Naomi shares a very important piece of information with Ruth, “That man, Ruth, is one of our circle of covenant redeemers, a close relative of ours!” This is exciting news! Why? Because the Hebrew word for guardian-redeemer is a legal term for one who has the obligation to redeem a relative who was in serious difficulty. We can find God’s instructions on the kinsman redeemer in Leviticus 25:47-55. It basically says this, the kinsman redeemer had the privilege or responsibility to act on behalf of a relative who was in trouble, danger, or need. The kinsman would redeem or validate the relative who was in dire straits. This explains Naomi’s great joy; Boaz would be the answer to her prayers.

Ruth assures Naomi that Boaz has invited her to come and work only in his fields. “Then Ruth the Moabite said, “He even said to me, ‘Stay with my workers until they finish harvesting all my grain.’” -Ruth 2:21 (NIV)

Chapter 2 ends with this bit of information, “Naomi said to Ruth her daughter-in-law, “It will be good for you, my daughter, to go with the women who work for him, because in someone else’s field you might be harmed.” So Ruth stayed close to the women of Boaz to glean until the barley and wheat harvests were finished.
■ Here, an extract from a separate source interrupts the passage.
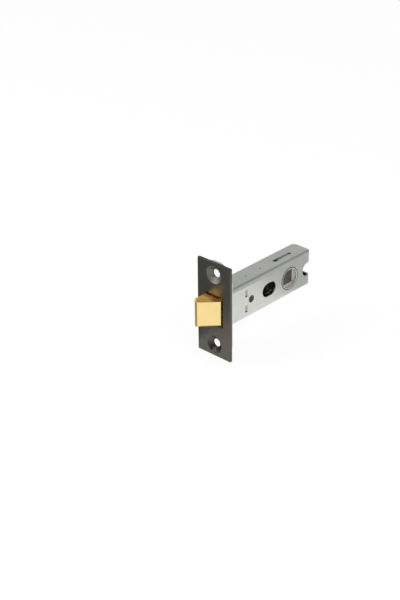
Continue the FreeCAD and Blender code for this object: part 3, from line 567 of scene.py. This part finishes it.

And she lived with her mother-in-law.” -Ruth 2:22-23 (NIV)

Do you wonder at the excitement that Naomi was feeling? Can you understand her need to call God’s blessings upon this man, Boaz? Boaz is the answer to her prayers. God had begun something new!

My Prayer:
Father, help me to never give up in those tough times of life. Remind me that you are always with me “Walking through the Valley of the Shadow of Death”. Naomi’s life is a testimony of Your great faithfulness to your children. Thank you that I can always count on you. My weeping may last for the night, but joy comes in the morning! Thank you for your loving care that never fails! You are so good to me, Daddy.